2010/07/03

価格統制法

先週、ケニア議会でトウモロコシ・麦・燃料などの必需品の価格を統制する法案が可決されました(Daily Naitionの記事)。キバキ大統領が署名をすると施行されるようです。昨年の第一耕作期がひどい旱魃で、穀物価格が高騰し国民から不満の声が上がりました。それに反応した議員が去年議会に法案を提出していたようです。

価格統制の弊害は、経済学の初歩の初歩で習いますし、歴史が沢山の実例を示しています。なぜこんな法案が議会をあっさり通ってしまったのか疑問です。(たとえマトモな経済顧問がいないとしても、ドナー各国の関係者がイチャモンをつけそうなものですが…)

農産物の最高価格を設定すると、不作で供給が減ったとき、その値段で買いたくても手に入らない消費者が出てきます。その帰結として考えられるのは、i)一部の人々が特権的に生産物を取得し、店から商品が消える、ii)闇市ができて違法に取引される、iii)高値で取引されている近隣諸国に生産物が流れ、国内供給量がさらに減る、そんな所でしょう。更に、生産者側もこの法案に反応するでしょう。まず、対象作物が高値で売れなくなりますから、そうした作物の栽培のインセンティブが減り、供給が減ります。次いで、肥料や高収量品種などの農業インプットへの投資のリターンも下がりますから、投資を控えるようになり、生産性が下がり更に供給が減り、品不足に陥ることが予想できます。

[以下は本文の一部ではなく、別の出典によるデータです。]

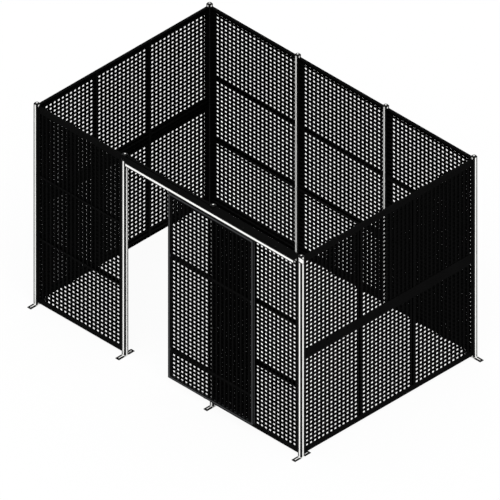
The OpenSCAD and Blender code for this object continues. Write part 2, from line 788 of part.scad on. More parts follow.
module trolley_axles() {
    color(zinc) for (x = trolleys_x) for (s = [-1, 1])
        translate([x + s * axle_span / 2, -track_y, wheel_z]) rotate([90, 0, 0]) {
            translate([0, 0, -axle_l / 2]) cylinder(d = axle_d, h = axle_l);
            for (end = [-1, 1]) translate([0, 0, end * (axle_l + axle_head) / 2 - axle_head / 2])
                cylinder(d = axle_head_d, h = axle_head);
        }
}

// Grooved nylon wheel, turned about its own axis, with its inner face on z = 0
module trolley_wheel() {
    bore_r = axle_d / 2 + thread_gap;
    edge = 0.8;
    web = 2;
    hub_r = axle_head_d / 2 + 1;
    rim_r = wheel_r - 3;
    rotate_extrude($fn = 64) polygon([[bore_r, 0], [hub_r, 0], [hub_r, web], [rim_r, web], [rim_r, 0],
        [wheel_r - edge, 0], [wheel_r, edge], [wheel_r, wheel_w - edge], [wheel_r - edge, wheel_w],
        [rim_r, wheel_w], [rim_r, wheel_w - web], [hub_r, wheel_w - web], [hub_r, wheel_w],
        [bore_r, wheel_w]]);
}

// The two wheels on one axle: trolley 0 is the left one, side is -1 for its left axle
module wheel_pair(trolley, side) {
    color(nylon) translate([trolleys_x[trolley] + side * axle_span / 2, -track_y, wheel_z])
        for (y = [-1, 1]) rotate([y * 90, 0, 0]) translate([0, 0, wheel_in]) trolley_wheel();
}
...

勿論、価格規制が社会厚生を引き上げるケース(規制対象の財が、独占的に供給されていて価格が限界費用を超えている場合のみ)もありますが、どう考えてもケニアの農産物はそうしたケースには当てはまらないでしょう。

キバキ大統領はLondon School of Economicsで経済学を学んだそうですので、学んだことを活かして、是非ともこの法案を廃案に持ち込んで欲しいものです。

1 件のコメント:

  1. キバキ大統領は拒否権を行使して、この法案を廃案にしていました。

    http://www.nation.co.ke/News/-/1056/1001250/-/item/0/-/wyrk2dz/-/index.html

    やるじゃん。大統領のブレーンのエコノミストは、議会に影響力はないけど、大統領は説得できるのね。なるほど。